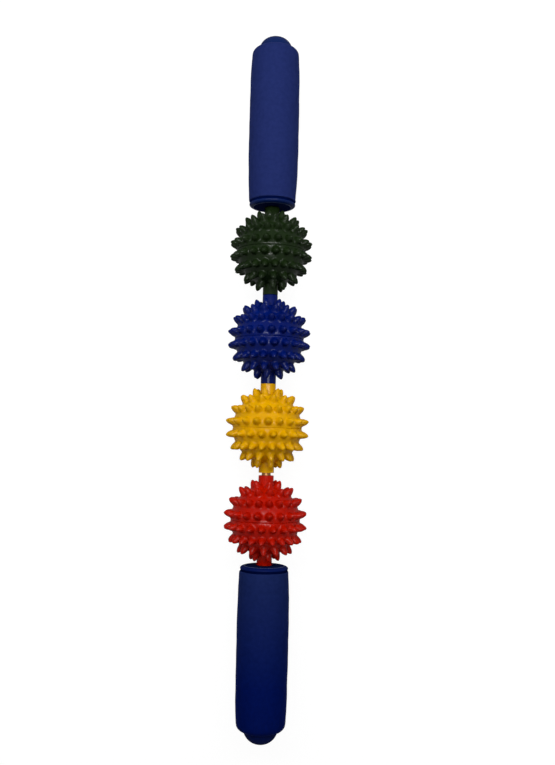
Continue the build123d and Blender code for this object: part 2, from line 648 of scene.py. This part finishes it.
@dataclass(frozen=True)
class SpikyBall:
    """A ball of two halves of one moulding.

    Attributes:
        name: The ball's colour, which its nodes and its body carry.
        finish: Its plastic.
        upper_turn: How far the upper half's first spike is turned about the rod, in degrees from
            straight up towards +X.
        lower_turn: The same of the lower half.
    """

    name: str
    finish: MouldedPlastic
    upper_turn: float
    lower_turn: float

    def place(self, side: Side) -> Matrix:
        """Where a half goes, with its parting face against the other half's."""
        low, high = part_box(f"{self.name}_ball_{side.value}_half")
        parting = low.y if side is Side.UPPER else high.y
        turned = self.upper_turn - 90 if side is Side.UPPER else 90 - self.lower_turn
        return along_rod(side, parting) @ about(turned, "Z")

    def build(self, moulding: Piece) -> list[Piece]:
        """Copies the moulding to both halves and dresses them.

        Args:
            moulding: The half that all balls share, along Z.

        Returns:
            The upper and the lower half.
        """
        material = self.finish.make()
        halves = []
        for side in Side:
            half = duplicate(moulding, f"{self.name}_ball_{side.value}_moulding", self.place(side))
            dress(half, material)
            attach(half, f"{self.name}_ball")
            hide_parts(f"{self.name}_ball_{side.value}_half")
            halves.append(half)
        return halves


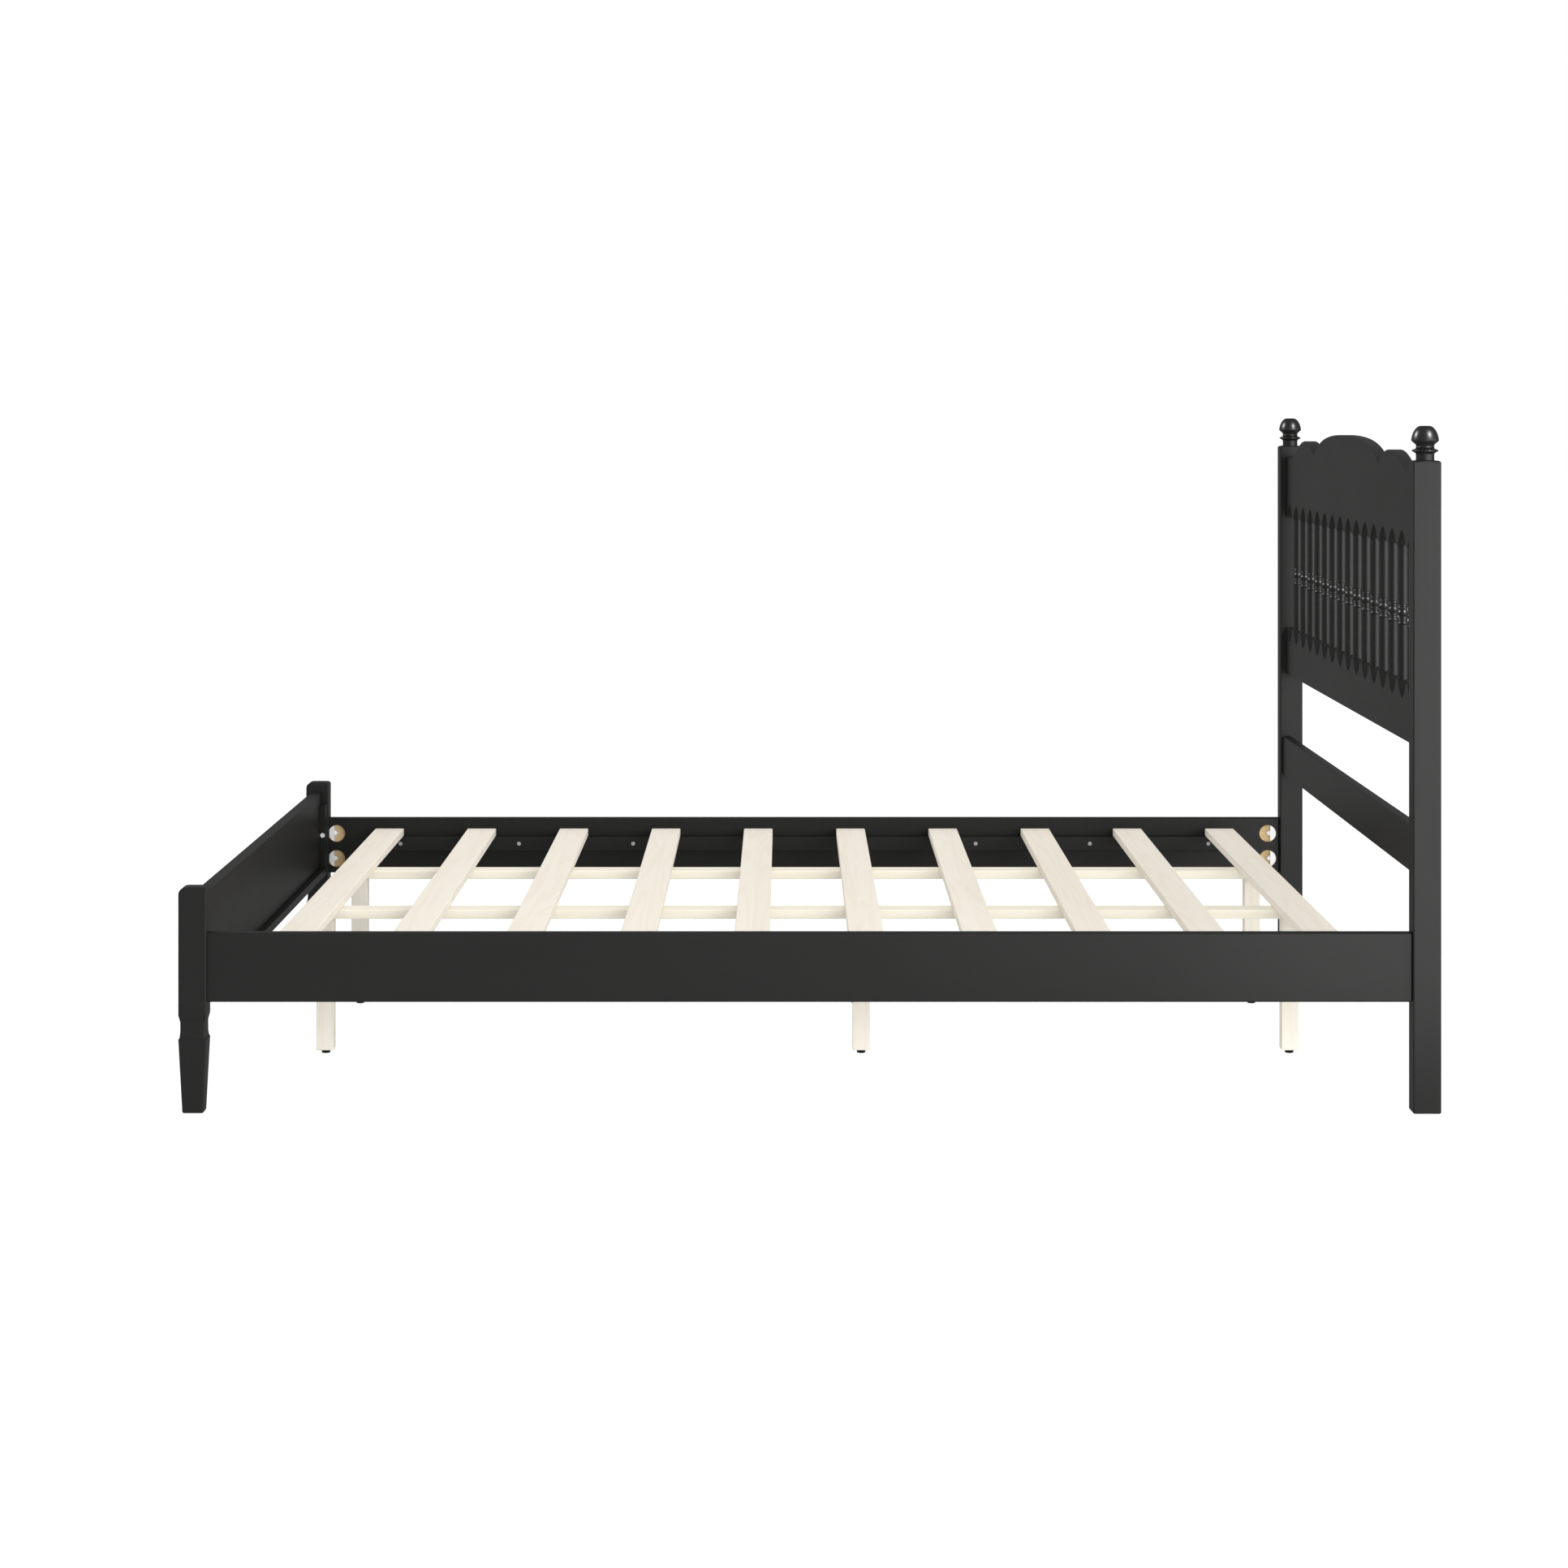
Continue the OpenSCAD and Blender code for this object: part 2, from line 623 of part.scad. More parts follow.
module side_cleat() {
    color(paint) difference() {
        translate([0, rail_in_y - cleat_t / 2, cleat_screw_z]) bar_x(cleat_len, cleat_t, cleat_h, bar_edge);
        for (i = [1 : cleat_screw_n])
            translate([cleat_screw_x(i), rail_in_y - cleat_t - 1, cleat_screw_z]) rotate([-90, 0, 0])
                screw_hole(cleat_t + 2);
    }
}

module slat(i) {
    has_screws = i == 1 || i == middle_slat || i == slat_n;
    color(pale_wood) difference() {
        translate([slat_x(i), 0, slat_z + slat_t / 2]) bar_y(slat_len, slat_w, slat_t, slat_edge);
        if (has_screws)
            for (side = [-1, 1]) translate([slat_x(i), side * beam_y, slat_z]) {
                translate([0, 0, -1]) cylinder(r = leg_screw_r + fit, h = slat_t + 2, $fn = 24);
                translate([0, 0, slat_t - leg_screw_head_r + leg_screw_r])
                    cylinder(r1 = leg_screw_r + fit, r2 = leg_screw_head_r + fit,
                        h = leg_screw_head_r - leg_screw_r + 0.01, $fn = 24);
            }
    }
}

// Support beam on the +Y side
module support_beam() {
    color(pale_wood) difference() {
        translate([0, beam_y, beam_z + beam_t / 2]) bar_x(slat_span, beam_w, beam_t, bar_edge);
        for (x = leg_x)
            translate([x, beam_y, beam_z - 1]) cylinder(r = leg_screw_r + fit, h = beam_t + 2, $fn = 24);
    }
}

function leg_place(i) = [leg_x[(i - 1) % 3], i < 4 ? -beam_y : beam_y, 0];

// Square leg with eased edges, a bevelled foot and a hole at each end
module support_leg(i) {
    color(pale_wood) translate(leg_place(i)) difference() {
        intersection() {
            translate([0, 0, glide_h]) linear_extrude(beam_z - glide_h) round_rect(leg_w, leg_w, leg_edge);
            leg_side();
            rotate([0, 0, 90]) leg_side();
        }
        translate([0, 0, glide_h - 1]) cylinder(r = stem_r + stem_play, h = stem_len + 2, $fn = 32);
        translate([0, 0, beam_z - leg_screw_deep - fit])
            cylinder(r = leg_screw_r + fit, h = leg_screw_deep + fit + 1, $fn = 24);
    }
}

// Side view of a leg with its lower corners cut off, as a wide slab
module leg_side() {
    half = leg_w / 2;
    rotate([90, 0, 0]) translate([0, 0, -half]) linear_extrude(leg_w)
        polygon([[-half, beam_z], [-half, glide_h + leg_bevel], [-half + leg_bevel, glide_h],
            [half - leg_bevel, glide_h], [half, glide_h + leg_bevel], [half, beam_z]]);
}

// Screw-in glide with a flat head on the floor
module leveling_glide(i) {
    edge = 1.2;
    color(black_plastic) translate(leg_place(i)) rotate_extrude($fn = 48)
        polygon([[0, 0], [glide_r - edge, 0], [glide_r, edge], [glide_r, glide_h],
            [stem_r, glide_h], [stem_r, glide_h + stem_len - 1], [stem_r - 1, glide_h + stem_len],
            [0, glide_h + stem_len]]);
}

// Places one corner's hardware at all eight bolts: x = 0 is the pocket's middle, -X is the post
module at_each_bolt() {
    for (side = [0, 1], z = pocket_z) mirror([0, side, 0]) {
        translate([pocket_x[0], 0, z]) children();
        translate([pocket_x[1], 0, z]) mirror([1, 0, 0]) children();
    }
}

module bed_bolts() {
    reach = pocket_end + bolt_deep;
    color(zinc) at_each_bolt() translate([-reach, bolt_y, 0]) rotate([0, 90, 0])
        cylinder(r = bolt_r, h = reach - washer_flat + nut_t + bolt_out, $fn = 24);
}

module half_moon_washers() {
    r = pocket_r - fit;
    deep = pocket_deep - 2;
    color(zinc) at_each_bolt() difference() {
        translate([0, rail_in_y + pocket_deep - deep, 0]) rotate([-90, 0, 0]) linear_extrude(deep)
            intersection() {
                circle(r);
                translate([-2 * r, -r]) square([2 * r - washer_flat, 2 * r]);
            }
        translate([-pocket_end, bolt_y, 0]) rotate([0, 90, 0])
            cylinder(r = bolt_r + fit, h = pocket_end, $fn = 24);
    }
}

module bolt_nuts() {
    color(zinc) at_each_bolt() translate([-washer_flat, bolt_y, 0]) rotate([0, 90, 0]) difference() {
        rotate([0, 0, 30]) cylinder(r = nut_w / 2 / cos(30), h = nut_t, $fn = 6);
        translate([0, 0, -1]) cylinder(r = bolt_r + fit / 2, h = nut_t + 2, $fn = 24);
    }
}

module wood_screws() {
    color(zinc) for (side = [0, 1]) mirror([0, side, 0]) {
        for (i = [1 : cleat_screw_n])
            translate([cleat_screw_x(i), rail_in_y - cleat_t, cleat_screw_z]) rotate([90, 0, 0])
                screw(cleat_t + screw_deep);
        translate([strip_x + strip_t / 2, in_y - end_strip_w, strip_screw_z]) rotate([90, 0, 0])
            screw(strip_screw_len);
    }
}

module leg_screws() {
    len = slat_t + beam_t + leg_screw_deep;
    color(zinc) for (i = [1 : 6])
        translate(leg_place(i) + [0, 0, slat_z + slat_t]) rotate([180, 0, 0]) {
            cylinder(r1 = leg_screw_head_r, r2 = leg_screw_r, h = leg_screw_head_r - leg_screw_r, $fn = 24);
            cylinder(r = leg_screw_r, h = len, $fn = 24);
        }
}

mirror([0, 1, 0]) head_post();  // headboard_post_right
head_post();  // headboard_post_left
mirror([0, 1, 0]) finial();  // finial_right
finial();  // finial_left
headboard_crest_rail();
headboard_lower_rail();
headboard_cross_rail();
for (i = [1 : spindle_n])
    spindle(i);
mirror([0, 1, 0]) foot_post();  // foot_post_right
foot_post();  // foot_post_left
footboard_panel();
footboard_ledge();
footboard_end_strips();
mirror([0, 1, 0]) side_rail();  // side_rail_right
side_rail();  // side_rail_left
mirror([0, 1, 0]) side_cleat();  // side_cleat_right
side_cleat();  // side_cleat_left
for (i = [1 : slat_n])
    slat(i);
mirror([0, 1, 0]) support_beam();  // support_beam_right
support_beam();  // support_beam_left
for (i = [1 : 6]) {
    support_leg(i);
    leveling_glide(i);
}
bed_bolts();
half_moon_washers();
bolt_nuts();
wood_screws();
leg_screws();
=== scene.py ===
# Platform bed: painted headboard, footboard and rails, pale slatted base, small hardware
import math

import bmesh
import bpy
from mathutils import Matrix, Vector
from mathutils.geometry import interpolate_bezier


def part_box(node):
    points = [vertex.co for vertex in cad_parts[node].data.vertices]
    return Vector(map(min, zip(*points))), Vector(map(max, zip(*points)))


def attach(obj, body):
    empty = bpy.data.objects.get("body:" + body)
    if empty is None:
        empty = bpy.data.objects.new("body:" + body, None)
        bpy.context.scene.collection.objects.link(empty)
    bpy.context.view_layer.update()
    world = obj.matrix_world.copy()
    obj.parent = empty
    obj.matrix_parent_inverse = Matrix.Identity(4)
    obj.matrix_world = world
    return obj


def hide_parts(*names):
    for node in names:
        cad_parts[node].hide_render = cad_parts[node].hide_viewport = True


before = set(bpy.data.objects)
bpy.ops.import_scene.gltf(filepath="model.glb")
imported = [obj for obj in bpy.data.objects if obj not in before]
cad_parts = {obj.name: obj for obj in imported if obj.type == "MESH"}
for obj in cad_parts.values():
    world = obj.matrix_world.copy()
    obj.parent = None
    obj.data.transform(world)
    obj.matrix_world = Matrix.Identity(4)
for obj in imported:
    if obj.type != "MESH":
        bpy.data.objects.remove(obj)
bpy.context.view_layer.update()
print("frame loaded,", len(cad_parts), "nodes")

mm = 0.001  # pieces are modelled in millimetres and shrunk to metres at the end
sides = {"right": -1, "left": 1}  # right is the -Y side of the bed


# Camera, solved from the photograph: level, looking along +Y

camera = {"lens": 80, "sensor": 36, "place": (-0.0432, -6.726, 1.2276), "shiftX": -0.0002,
          "shiftY": -0.2509}


def addCamera():
    lens = bpy.data.cameras.new("photo camera")
    lens.lens = camera["lens"]
    lens.sensor_width = camera["sensor"]
    lens.shift_x = camera["shiftX"]
    lens.shift_y = camera["shiftY"]
    view = bpy.data.objects.new("photo camera", lens)
    view.location = camera["place"]
    view.rotation_euler = (math.radians(90), 0, 0)
    bpy.context.collection.objects.link(view)
    bpy.context.scene.camera = view


addCamera()
print("camera set")


# Materials

class Wire:  # a shader socket that can be used in plain sums
    def __init__(self, surface, socket):
        self.surface = surface
        self.socket = socket

    def __add__(self, other):
        return self.surface.sum("ADD", self, other)

    def __radd__(self, other):
        return self.surface.sum("ADD", other, self)

    def __sub__(self, other):
        return self.surface.sum("SUBTRACT", self, other)

    def __rsub__(self, other):
        return self.surface.sum("SUBTRACT", other, self)

    def __mul__(self, other):
        return self.surface.sum("MULTIPLY", self, other)

    def __rmul__(self, other):
        return self.surface.sum("MULTIPLY", other, self)

    def __truediv__(self, other):
        return self.surface.sum("DIVIDE", self, other)

    def __rtruediv__(self, other):
        return self.surface.sum("DIVIDE", other, self)


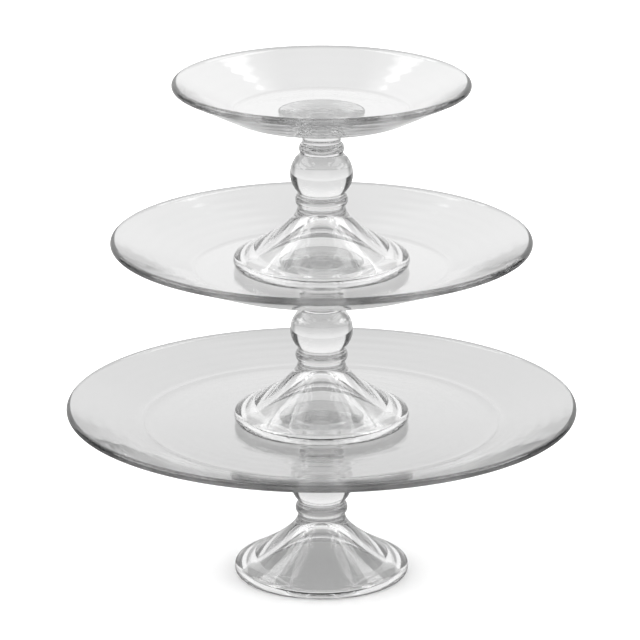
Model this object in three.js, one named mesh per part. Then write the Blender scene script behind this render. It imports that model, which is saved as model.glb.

■ **What this task involves**
In the entries above, identify every line with the word "Identity". Copy those lines.

■ **Task output**
    obj.matrix_parent_inverse = Matrix.Identity(4)
    obj.matrix_world = Matrix.Identity(4)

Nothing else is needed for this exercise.